-- Begin RECORDS SUPPLIED --
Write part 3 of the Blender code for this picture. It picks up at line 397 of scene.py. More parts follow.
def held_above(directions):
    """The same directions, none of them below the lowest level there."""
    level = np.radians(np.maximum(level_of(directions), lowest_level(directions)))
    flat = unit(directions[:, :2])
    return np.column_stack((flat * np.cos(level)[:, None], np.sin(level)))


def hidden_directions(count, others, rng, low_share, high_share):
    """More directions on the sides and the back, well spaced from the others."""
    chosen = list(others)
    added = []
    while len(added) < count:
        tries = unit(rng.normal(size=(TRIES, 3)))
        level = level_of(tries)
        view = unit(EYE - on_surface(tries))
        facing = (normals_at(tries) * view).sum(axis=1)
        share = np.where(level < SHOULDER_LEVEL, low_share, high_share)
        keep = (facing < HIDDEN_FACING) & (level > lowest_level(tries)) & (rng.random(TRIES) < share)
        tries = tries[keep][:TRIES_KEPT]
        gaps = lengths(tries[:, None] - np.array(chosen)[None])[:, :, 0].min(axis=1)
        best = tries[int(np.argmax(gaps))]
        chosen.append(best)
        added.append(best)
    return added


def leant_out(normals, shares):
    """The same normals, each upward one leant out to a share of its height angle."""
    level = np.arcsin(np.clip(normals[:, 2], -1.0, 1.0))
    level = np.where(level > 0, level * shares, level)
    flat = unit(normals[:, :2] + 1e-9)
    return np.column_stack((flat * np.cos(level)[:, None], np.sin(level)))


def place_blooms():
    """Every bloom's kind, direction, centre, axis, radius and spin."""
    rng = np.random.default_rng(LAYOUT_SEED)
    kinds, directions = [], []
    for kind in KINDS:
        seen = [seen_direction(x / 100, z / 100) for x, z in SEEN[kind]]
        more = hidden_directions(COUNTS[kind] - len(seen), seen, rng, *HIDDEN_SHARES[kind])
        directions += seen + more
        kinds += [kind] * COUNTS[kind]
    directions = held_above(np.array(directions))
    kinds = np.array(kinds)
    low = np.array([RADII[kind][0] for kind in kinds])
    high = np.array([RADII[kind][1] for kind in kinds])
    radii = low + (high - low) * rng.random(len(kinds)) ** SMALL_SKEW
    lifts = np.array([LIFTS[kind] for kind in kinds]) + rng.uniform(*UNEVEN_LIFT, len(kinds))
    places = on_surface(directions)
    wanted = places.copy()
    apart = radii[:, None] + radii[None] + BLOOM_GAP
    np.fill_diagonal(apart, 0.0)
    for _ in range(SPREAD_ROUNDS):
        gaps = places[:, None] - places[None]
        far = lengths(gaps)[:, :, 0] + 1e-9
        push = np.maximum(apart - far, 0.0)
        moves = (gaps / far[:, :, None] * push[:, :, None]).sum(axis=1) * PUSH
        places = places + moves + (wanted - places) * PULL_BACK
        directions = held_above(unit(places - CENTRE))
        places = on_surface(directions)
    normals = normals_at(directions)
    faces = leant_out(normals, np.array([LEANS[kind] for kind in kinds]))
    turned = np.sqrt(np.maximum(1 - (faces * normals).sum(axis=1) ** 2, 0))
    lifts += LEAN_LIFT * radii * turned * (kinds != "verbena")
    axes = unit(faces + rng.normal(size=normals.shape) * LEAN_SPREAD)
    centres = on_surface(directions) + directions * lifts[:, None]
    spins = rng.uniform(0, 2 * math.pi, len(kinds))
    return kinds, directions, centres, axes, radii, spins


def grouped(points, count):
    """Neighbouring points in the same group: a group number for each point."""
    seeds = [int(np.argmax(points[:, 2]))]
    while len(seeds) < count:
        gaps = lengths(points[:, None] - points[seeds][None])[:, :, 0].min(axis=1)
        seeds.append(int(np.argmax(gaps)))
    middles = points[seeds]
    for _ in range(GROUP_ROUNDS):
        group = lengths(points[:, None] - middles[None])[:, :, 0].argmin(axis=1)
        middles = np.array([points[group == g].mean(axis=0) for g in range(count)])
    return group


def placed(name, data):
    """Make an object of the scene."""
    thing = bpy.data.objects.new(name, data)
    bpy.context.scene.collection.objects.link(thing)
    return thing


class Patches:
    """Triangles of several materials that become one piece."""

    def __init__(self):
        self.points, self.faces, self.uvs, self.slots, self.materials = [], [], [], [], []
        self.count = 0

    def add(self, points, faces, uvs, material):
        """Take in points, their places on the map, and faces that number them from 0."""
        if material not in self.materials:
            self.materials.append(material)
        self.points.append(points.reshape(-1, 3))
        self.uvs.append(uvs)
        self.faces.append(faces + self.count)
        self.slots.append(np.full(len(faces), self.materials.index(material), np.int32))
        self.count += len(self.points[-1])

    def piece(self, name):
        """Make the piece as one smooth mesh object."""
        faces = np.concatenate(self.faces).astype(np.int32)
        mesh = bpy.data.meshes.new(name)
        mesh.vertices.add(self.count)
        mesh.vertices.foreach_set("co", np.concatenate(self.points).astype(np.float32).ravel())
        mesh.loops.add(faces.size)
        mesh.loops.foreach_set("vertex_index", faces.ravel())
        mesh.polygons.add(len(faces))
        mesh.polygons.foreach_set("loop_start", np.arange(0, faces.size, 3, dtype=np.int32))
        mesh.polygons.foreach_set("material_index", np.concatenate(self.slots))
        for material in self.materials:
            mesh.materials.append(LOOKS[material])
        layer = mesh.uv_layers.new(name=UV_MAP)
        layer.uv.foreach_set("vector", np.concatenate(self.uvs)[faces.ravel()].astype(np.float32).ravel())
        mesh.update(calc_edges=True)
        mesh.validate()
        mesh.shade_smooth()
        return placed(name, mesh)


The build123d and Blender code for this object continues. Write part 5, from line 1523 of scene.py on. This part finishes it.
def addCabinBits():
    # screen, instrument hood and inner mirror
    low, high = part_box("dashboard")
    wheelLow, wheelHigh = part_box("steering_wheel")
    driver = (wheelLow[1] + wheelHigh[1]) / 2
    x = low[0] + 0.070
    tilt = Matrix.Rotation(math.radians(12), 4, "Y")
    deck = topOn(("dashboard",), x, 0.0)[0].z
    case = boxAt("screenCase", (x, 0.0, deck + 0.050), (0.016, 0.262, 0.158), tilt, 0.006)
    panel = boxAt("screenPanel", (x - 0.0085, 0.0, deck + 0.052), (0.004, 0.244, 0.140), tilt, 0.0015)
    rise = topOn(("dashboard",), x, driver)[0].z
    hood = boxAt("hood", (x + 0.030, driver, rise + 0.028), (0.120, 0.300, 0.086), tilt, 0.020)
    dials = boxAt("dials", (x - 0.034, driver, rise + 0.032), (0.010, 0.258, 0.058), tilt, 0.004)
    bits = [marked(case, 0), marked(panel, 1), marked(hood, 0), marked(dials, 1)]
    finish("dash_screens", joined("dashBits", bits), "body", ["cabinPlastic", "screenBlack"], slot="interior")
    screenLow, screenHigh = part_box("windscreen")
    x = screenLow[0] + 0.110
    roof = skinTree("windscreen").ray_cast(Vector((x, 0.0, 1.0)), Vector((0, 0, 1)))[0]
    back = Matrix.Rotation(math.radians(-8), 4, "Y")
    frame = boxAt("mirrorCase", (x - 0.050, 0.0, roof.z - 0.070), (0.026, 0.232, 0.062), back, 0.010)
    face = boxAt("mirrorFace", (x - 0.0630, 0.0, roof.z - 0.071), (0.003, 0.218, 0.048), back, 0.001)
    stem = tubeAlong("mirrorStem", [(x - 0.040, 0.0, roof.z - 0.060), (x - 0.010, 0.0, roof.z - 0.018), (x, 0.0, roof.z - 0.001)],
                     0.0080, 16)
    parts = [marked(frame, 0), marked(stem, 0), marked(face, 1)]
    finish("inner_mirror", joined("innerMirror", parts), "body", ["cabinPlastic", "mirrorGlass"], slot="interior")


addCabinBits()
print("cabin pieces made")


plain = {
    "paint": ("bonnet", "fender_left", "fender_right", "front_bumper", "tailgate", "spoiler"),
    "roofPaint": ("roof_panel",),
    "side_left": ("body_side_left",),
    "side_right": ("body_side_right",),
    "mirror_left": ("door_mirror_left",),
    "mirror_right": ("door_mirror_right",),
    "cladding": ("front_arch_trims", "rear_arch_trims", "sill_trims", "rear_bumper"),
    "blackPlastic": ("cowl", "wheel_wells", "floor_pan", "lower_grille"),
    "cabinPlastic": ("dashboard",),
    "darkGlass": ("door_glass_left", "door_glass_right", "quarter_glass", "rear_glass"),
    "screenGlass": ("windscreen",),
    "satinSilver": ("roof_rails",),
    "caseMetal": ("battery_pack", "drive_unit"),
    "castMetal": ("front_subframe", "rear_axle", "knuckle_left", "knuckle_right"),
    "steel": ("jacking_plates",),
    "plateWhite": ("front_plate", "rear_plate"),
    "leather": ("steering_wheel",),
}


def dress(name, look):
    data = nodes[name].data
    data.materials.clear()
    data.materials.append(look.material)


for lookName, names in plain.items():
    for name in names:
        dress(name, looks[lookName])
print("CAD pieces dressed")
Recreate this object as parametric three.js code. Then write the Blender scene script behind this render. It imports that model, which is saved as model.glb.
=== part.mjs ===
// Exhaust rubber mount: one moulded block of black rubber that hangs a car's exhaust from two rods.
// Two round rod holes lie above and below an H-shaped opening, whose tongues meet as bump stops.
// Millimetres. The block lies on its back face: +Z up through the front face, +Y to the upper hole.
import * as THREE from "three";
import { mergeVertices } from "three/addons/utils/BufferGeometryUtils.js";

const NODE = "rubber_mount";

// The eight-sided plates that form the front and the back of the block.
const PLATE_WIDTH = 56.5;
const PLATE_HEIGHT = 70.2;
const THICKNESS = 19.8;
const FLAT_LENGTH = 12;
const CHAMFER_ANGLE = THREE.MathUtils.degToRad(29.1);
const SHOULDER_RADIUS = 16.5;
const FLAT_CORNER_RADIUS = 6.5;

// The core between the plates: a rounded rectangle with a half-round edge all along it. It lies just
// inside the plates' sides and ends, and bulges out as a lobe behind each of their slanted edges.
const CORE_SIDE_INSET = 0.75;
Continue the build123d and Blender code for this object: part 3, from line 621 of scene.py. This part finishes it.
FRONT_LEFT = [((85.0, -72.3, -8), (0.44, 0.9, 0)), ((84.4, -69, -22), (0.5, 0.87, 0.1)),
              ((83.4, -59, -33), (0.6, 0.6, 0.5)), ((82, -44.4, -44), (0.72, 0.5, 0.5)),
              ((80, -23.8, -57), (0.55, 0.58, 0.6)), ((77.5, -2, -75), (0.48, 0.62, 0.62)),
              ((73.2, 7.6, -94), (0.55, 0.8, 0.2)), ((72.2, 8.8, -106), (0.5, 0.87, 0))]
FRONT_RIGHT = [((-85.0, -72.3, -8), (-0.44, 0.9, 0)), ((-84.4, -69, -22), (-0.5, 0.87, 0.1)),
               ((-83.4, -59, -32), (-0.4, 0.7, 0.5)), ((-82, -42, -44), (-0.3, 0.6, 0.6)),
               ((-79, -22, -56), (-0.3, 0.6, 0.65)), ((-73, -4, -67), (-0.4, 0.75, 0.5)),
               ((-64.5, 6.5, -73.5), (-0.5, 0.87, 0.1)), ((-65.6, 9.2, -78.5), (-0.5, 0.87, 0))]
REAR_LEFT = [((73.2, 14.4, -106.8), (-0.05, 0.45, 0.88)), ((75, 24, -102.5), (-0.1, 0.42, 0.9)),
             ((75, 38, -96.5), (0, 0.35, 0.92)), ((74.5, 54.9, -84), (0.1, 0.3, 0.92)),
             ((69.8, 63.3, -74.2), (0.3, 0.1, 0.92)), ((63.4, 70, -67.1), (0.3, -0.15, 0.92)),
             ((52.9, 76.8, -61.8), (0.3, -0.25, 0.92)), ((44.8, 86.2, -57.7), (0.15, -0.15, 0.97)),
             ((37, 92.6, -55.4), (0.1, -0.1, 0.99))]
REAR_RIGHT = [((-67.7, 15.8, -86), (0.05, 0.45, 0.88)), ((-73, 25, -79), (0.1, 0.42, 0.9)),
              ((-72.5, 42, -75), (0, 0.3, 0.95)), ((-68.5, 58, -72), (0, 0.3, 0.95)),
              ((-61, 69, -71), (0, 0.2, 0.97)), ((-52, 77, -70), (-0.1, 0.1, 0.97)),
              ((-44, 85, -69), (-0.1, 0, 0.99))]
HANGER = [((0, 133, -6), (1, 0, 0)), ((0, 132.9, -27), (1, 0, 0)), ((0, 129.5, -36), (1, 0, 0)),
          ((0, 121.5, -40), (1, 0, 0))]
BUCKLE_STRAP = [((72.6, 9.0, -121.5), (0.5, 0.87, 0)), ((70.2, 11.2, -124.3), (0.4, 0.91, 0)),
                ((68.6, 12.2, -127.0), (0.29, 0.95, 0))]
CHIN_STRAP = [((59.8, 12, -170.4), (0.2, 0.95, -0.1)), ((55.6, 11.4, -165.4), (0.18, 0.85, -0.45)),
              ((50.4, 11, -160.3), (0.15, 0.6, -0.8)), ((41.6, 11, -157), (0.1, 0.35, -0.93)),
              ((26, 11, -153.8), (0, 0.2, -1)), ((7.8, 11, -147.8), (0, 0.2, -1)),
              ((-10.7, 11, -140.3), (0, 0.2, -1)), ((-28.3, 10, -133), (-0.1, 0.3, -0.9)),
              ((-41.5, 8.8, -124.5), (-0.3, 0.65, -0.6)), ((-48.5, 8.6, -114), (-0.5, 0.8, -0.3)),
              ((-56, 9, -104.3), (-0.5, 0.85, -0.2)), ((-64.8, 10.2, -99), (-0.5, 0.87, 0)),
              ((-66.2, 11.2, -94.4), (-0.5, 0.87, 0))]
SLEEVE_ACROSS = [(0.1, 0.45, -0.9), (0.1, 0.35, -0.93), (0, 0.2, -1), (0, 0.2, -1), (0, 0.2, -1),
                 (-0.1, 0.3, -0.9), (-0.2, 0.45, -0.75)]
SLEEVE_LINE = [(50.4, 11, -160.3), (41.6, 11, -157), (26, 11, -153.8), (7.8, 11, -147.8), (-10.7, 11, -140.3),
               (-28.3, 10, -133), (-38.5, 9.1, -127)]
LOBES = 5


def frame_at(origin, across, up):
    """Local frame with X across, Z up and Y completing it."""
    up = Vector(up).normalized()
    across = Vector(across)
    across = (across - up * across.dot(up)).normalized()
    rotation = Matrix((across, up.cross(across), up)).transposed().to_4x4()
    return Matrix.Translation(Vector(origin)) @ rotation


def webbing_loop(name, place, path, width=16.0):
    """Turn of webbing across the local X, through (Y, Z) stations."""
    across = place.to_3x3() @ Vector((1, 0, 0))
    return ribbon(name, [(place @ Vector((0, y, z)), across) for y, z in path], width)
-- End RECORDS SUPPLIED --
**TASK INSTRUCTIONS**
Print exactly the lines from the one containing "Recreate this object" to the one containing "const CORE_SIDE_INSET = 0.75;", both included, and nothing else.

**OUTPUT OF THE TASK**
Recreate this object as parametric three.js code. Then write the Blender scene script behind this render. It imports that model, which is saved as model.glb.
=== part.mjs ===
// Exhaust rubber mount: one moulded block of black rubber that hangs a car's exhaust from two rods.
// Two round rod holes lie above and below an H-shaped opening, whose tongues meet as bump stops.
// Millimetres. The block lies on its back face: +Z up through the front face, +Y to the upper hole.
import * as THREE from "three";
import { mergeVertices } from "three/addons/utils/BufferGeometryUtils.js";

const NODE = "rubber_mount";

// The eight-sided plates that form the front and the back of the block.
const PLATE_WIDTH = 56.5;
const PLATE_HEIGHT = 70.2;
const THICKNESS = 19.8;
const FLAT_LENGTH = 12;
const CHAMFER_ANGLE = THREE.MathUtils.degToRad(29.1);
const SHOULDER_RADIUS = 16.5;
const FLAT_CORNER_RADIUS = 6.5;

// The core between the plates: a rounded rectangle with a half-round edge all along it. It lies just
// inside the plates' sides and ends, and bulges out as a lobe behind each of their slanted edges.
const CORE_SIDE_INSET = 0.75;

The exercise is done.